Five women have previously come forward to accuse Moore, including a woman who claimed he initiated a sexual encounter with her decades ago when she was 14.

Moore, now 70, is the Republican nominee in a special Alabama election December 12 to fill the seat of now-Attorney General Jeff Sessions.

Appearing before media in Alabama, Moore's lawyer Phillip Jauregui denied the allegation of one accuser, Beverly Young Nelson, who this week said Moore sexually assaulted her in his car in 1977 when she was 16.

Nelson showed reporters her yearbook that Moore apparently signed, as evidence that they knew one another.

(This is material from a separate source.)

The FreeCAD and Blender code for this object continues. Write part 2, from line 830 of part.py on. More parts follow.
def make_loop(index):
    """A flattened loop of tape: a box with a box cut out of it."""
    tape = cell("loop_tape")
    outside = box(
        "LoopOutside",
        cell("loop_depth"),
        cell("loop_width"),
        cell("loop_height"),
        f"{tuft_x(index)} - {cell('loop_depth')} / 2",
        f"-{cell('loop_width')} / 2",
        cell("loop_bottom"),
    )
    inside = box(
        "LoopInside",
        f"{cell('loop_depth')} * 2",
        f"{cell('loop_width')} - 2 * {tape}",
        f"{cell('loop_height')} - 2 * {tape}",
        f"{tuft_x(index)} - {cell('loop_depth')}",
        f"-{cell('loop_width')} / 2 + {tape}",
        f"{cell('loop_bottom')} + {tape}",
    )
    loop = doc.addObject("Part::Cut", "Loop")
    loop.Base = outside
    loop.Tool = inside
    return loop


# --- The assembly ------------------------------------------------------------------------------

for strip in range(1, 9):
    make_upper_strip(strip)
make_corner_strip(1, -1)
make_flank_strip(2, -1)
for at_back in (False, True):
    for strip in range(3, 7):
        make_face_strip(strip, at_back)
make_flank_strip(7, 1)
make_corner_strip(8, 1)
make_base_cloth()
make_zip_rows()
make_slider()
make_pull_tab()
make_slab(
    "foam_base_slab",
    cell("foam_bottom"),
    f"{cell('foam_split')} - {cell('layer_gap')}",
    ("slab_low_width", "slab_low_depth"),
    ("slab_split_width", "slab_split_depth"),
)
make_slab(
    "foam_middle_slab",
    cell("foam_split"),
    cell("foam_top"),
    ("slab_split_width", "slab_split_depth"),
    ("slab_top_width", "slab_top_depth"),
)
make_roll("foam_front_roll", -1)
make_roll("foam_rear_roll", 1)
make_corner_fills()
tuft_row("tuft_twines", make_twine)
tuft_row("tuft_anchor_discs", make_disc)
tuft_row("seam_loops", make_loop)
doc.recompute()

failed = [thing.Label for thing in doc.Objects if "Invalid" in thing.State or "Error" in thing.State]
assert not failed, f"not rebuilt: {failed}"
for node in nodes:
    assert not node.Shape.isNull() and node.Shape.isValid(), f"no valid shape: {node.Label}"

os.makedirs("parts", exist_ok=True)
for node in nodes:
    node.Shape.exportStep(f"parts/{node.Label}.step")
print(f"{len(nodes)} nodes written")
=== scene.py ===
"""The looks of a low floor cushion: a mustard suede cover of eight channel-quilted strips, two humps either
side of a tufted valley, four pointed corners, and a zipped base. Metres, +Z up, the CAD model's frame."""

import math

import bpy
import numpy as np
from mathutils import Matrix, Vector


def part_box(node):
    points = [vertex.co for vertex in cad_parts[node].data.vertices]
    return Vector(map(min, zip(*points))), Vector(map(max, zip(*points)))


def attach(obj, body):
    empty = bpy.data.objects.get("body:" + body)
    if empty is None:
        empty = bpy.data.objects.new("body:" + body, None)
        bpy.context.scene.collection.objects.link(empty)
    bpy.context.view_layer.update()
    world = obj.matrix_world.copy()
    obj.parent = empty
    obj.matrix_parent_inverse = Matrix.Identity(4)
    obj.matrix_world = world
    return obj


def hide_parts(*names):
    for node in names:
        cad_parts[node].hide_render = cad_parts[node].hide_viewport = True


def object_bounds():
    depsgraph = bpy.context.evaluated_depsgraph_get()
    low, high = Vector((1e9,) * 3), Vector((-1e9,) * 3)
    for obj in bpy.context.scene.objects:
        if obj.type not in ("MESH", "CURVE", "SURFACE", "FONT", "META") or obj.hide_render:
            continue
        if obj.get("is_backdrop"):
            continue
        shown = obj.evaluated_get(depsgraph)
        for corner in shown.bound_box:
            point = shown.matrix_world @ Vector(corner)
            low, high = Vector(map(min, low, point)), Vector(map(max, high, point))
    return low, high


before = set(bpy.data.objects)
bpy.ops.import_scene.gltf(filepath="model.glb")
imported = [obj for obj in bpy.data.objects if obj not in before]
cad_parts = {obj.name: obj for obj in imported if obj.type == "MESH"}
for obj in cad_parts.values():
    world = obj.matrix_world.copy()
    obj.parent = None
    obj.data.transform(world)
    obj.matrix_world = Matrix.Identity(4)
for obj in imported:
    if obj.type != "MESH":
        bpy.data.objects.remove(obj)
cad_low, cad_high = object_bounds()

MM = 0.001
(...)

Jauregui said the campaign wants the yearbook released so that a handwriting expert can determine, "is it genuine or is it a fraud?"

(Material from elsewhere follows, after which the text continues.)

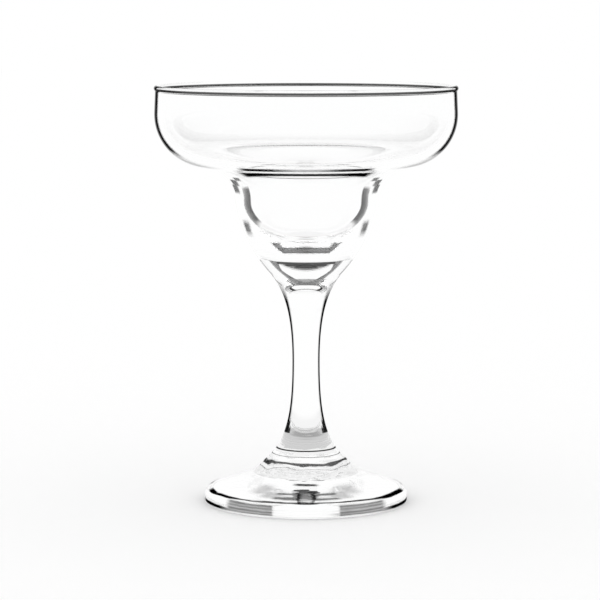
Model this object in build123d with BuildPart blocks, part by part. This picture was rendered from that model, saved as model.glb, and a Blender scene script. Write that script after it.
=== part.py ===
from build123d import *
from math import sqrt
import os

# A stemmed margarita glass: a bowl, a stem and a foot of clear glass, made apart and fused face to face.
# Lengths are millimetres and angles are degrees. Z is the axis of the glass, and Z 0 is what it stands on.

# Foot: a disc with a sloping top, a flat seat for the stem and a shallow hollow below
foot_radius = 40.3
foot_height = 11.65
foot_edge_height = 5.1
foot_edge_round = 3.4
foot_heel_round = 1.0
rest_ring_width = 3.6
foot_hollow_depth = 1.6

# Stem: a solid waisted rod that ends in a straight skirt on the foot
stem_length = 79.35
skirt_radius = 20.95
skirt_height = 7.55
skirt_top_radius = 13.65
waist_radius = 5.4
waist_height = 44.35
stem_top_radius = 14.35
stem_top_lean = 42.35

# How far the stem's curve keeps its direction above the skirt, each side of the waist and below the bowl
skirt_ease = 10.1
waist_ease_below = 15.8
waist_ease_above = 14.6
stem_top_ease = 10.4

# Bowl, outside: a lower cup, a drawn-in neck and a wide saucer
cup_height = 39.4
cup_wall_round = 52.0
neck_radius = 28.5
neck_round = 12.8
saucer_rise = 7.1
saucer_radius = 60.3
saucer_depth = 27.5
saucer_round_share = 0.745
rim_tuck = 1.1

# Bowl, inside: the side wall, which thins towards the rim, the saucer's floor and the lower cup's cavity
wall = 1.5
rim_wall = 1.2
saucer_floor = 1.8
neck_floor = 2.5
cup_wall_thickness = 2.4
cavity_taper = 3.7
cavity_floor_height = 10.0
cavity_floor_dish = 0.5
mouth_round_share = 0.6
floor_round_depth_share = 0.64
floor_round_radius_share = 0.95

# Rim: a fire-rolled bead on the wall's edge, with a hollow round where each side of it meets the wall
rim_bead = 2.2
rim_bead_hollow = 1.0

# Heights of the two seams
stem_base = foot_height
bowl_base = stem_base + stem_length

os.makedirs("parts", exist_ok=True)


def corner(outline, point):
    """The vertex of an outline nearest to a point."""
    return outline.vertices().sort_by_distance(point)[0]


# Foot, turned from its half outline
rest_ring_radius = foot_radius - foot_heel_round - rest_ring_width

with BuildPart() as foot:
    with BuildSketch(Plane.XZ):
        with BuildLine():
            edge = FilletPolyline(
                (skirt_radius, foot_height),
                (foot_radius, foot_edge_height),
                (foot_radius, 0),
                (rest_ring_radius, 0),
                radius=[foot_edge_round, foot_heel_round],
            )
            hollow = TangentArc((0, foot_hollow_depth), edge @ 1, tangent=(1, 0))
            Polyline(hollow @ 0, (0, foot_height), edge @ 0)
        make_face()
    revolve(axis=Axis.Z)
foot.part.label = "foot"
export_step(foot.part, "parts/foot.step")


# Stem, turned from its half outline on the foot's seat
waist = Vector(waist_radius, waist_height)
skirt_top = Vector(skirt_top_radius, skirt_height)
stem_top = Vector(stem_top_radius, stem_length)
skirt_rise = (skirt_top - Vector(skirt_radius, 0)).normalized()
top_fall = Vector(0, -1).rotate(Axis.Z, -stem_top_lean)

with BuildPart() as stem:
    with BuildSketch(Plane.XZ.shift_origin((0, 0, stem_base))):
        with BuildLine():
            skirt = Line((skirt_radius, 0), skirt_top)
            lower = Bezier(
                skirt_top,
                skirt_top + skirt_rise * skirt_ease,
                waist - Vector(0, waist_ease_below),
                waist,
            )
            upper = Bezier(
                waist,
                waist + Vector(0, waist_ease_above),
                stem_top + top_fall * stem_top_ease,
                stem_top,
            )
            Polyline(upper @ 1, (0, stem_length), (0, 0), skirt @ 0)
        make_face()
    revolve(axis=Axis.Z)
stem.part.label = "stem"
export_step(stem.part, "parts/stem.step")


# Bowl, turned from its half section on the stem's top: the outside, less the inside, with its bead
saucer_base = cup_height + saucer_rise
bowl_height = saucer_base + saucer_depth
rim_radius = saucer_radius - rim_tuck
cavity_mouth_radius = neck_radius - cup_wall_thickness
cavity_floor_radius = cavity_mouth_radius - cavity_taper
cavity_depth = cup_height + neck_floor - cavity_floor_height

# Each large round is a share of the shorter side that it joins
saucer_side = min(saucer_radius - neck_radius, saucer_depth)
saucer_round = saucer_side * saucer_round_share
cavity_mouth_round = min(saucer_side, cavity_depth) * mouth_round_share
cavity_floor_round = min(
    cavity_depth * floor_round_depth_share,
    cavity_floor_radius * floor_round_radius_share,
)

# The bead sits on the middle of the wall's edge
bead_radius = rim_bead / 2
rim_side = bowl_height - bead_radius
bead_centre = (rim_radius - rim_wall / 2, rim_side)
bead_foot = rim_side - sqrt(bead_radius**2 - (rim_wall / 2) ** 2)
bead_foot_outside = (rim_radius, bead_foot)
bead_foot_inside = (rim_radius - rim_wall, bead_foot)

neck_corner = (neck_radius, cup_height)
saucer_corner = (saucer_radius, saucer_base)
cavity_floor_corner = (cavity_floor_radius, cavity_floor_height + cavity_floor_dish)
cavity_mouth_corner = (cavity_mouth_radius, cup_height + neck_floor)
saucer_floor_corner = (saucer_radius - wall, saucer_base + saucer_floor)

with BuildSketch() as inside:
    with BuildLine():
        cavity_floor = TangentArc((0, cavity_floor_height), cavity_floor_corner, tangent=(1, 0))
        Polyline(
            cavity_floor @ 1,
            cavity_mouth_corner,
            saucer_floor_corner,
            (rim_radius - rim_wall, rim_side),
            (0, rim_side),
            cavity_floor @ 0,
        )
    make_face()
    fillet(corner(inside, cavity_floor_corner), cavity_floor_round)
    fillet(corner(inside, cavity_mouth_corner), cavity_mouth_round)
    fillet(corner(inside, saucer_floor_corner), saucer_round - wall)

with BuildPart() as bowl:
    with BuildSketch(Plane.XZ.shift_origin((0, 0, bowl_base))) as section:
        with BuildLine():
            cup_wall = RadiusArc(neck_corner, (stem_top_radius, 0), cup_wall_round)
            Polyline(cup_wall @ 1, (0, 0), (0, rim_side), (rim_radius, rim_side), saucer_corner, neck_corner)
        make_face()
        fillet(corner(section, neck_corner), neck_round)
        fillet(corner(section, saucer_corner), saucer_round)
        add(inside.sketch, mode=Mode.SUBTRACT)
        with Locations(bead_centre):
            Circle(bead_radius)
        fillet(corner(section, bead_foot_outside), rim_bead_hollow)
        fillet(corner(section, bead_foot_inside), rim_bead_hollow)
    revolve(axis=Axis.Z)
bowl.part.label = "bowl"
export_step(bowl.part, "parts/bowl.step")
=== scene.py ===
import math

import bmesh
import bpy
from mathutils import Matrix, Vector


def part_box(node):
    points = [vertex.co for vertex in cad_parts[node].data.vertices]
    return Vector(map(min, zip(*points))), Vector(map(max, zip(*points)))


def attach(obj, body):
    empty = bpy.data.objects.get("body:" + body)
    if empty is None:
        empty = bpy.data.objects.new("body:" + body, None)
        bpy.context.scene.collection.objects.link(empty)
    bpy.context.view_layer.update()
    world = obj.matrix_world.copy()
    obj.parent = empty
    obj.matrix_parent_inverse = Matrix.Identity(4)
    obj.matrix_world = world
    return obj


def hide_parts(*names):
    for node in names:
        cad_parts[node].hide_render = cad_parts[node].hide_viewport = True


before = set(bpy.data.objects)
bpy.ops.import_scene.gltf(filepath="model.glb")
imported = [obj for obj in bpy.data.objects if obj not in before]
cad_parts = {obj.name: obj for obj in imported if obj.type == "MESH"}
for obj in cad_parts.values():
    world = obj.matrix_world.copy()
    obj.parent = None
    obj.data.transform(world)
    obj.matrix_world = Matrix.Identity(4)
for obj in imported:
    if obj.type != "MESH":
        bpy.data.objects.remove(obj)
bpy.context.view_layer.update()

# A clear margarita glass in a white studio. Lengths are metres and angles are degrees. Each piece is
# turned about the glass's axis, Z, from an outline of (radius, height) points.

# Foot
foot_edge_height = 0.0051
foot_edge_round = 0.0034
foot_heel_round = 0.001
rest_ring_width = 0.0036
foot_hollow_depth = 0.0016

# Stem
skirt_height = 0.00755
skirt_top_radius = 0.01365
waist_radius = 0.0054
waist_height = 0.04435
stem_top_radius = 0.01435
stem_top_lean = 42.35
skirt_ease = 0.0101
waist_ease_below = 0.0158
waist_ease_above = 0.0146
stem_top_ease = 0.0104

# Bowl, outside
cup_height = 0.0394
cup_wall_round = 0.052
neck_radius = 0.0285
neck_round = 0.0128
saucer_rise = 0.0071
saucer_radius = 0.0603
saucer_round_share = 0.745
rim_tuck = 0.0011

# Bowl, inside
wall = 0.0015
rim_wall = 0.0012
rim_bead = 0.0022
rim_bead_hollow = 0.001
saucer_floor = 0.0018
neck_floor = 0.0025
cup_wall_thickness = 0.0024
cavity_taper = 0.0037
cavity_floor_height = 0.01
cavity_floor_dish = 0.0005
mouth_round_share = 0.6
floor_round_share = 0.911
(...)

In the new sexual harassment allegation detailed in AL.com, which includes the Birmingham News and Huntsville Times newspapers, Tina Johnson said Moore made her feel uncomfortable during a meeting in his office when he "kept commenting on my looks".

Johnson was then 28 and in a strained marriage, and was visiting with her mother who had hired Moore to handle a custody petition involving Johnson's son.

As the women left Moore's office, Johnson said, he groped her posterior.

"He didn't pinch it; he grabbed it," she said.

The second woman, Kelly Harrison Thorp, said she he was just 17 when Moore asked her out. She declined.

Mainstream Republicans in Washington have made it clear they want Moore to exit the race.

President Donald Trump has appeared to equivocate on the matter, saying last week that Moore should step aside if the claims proved true while adding that a mere allegation should not destroy the Alabama politician's life.

On Wednesday, Moore tweeted that "we will not quit".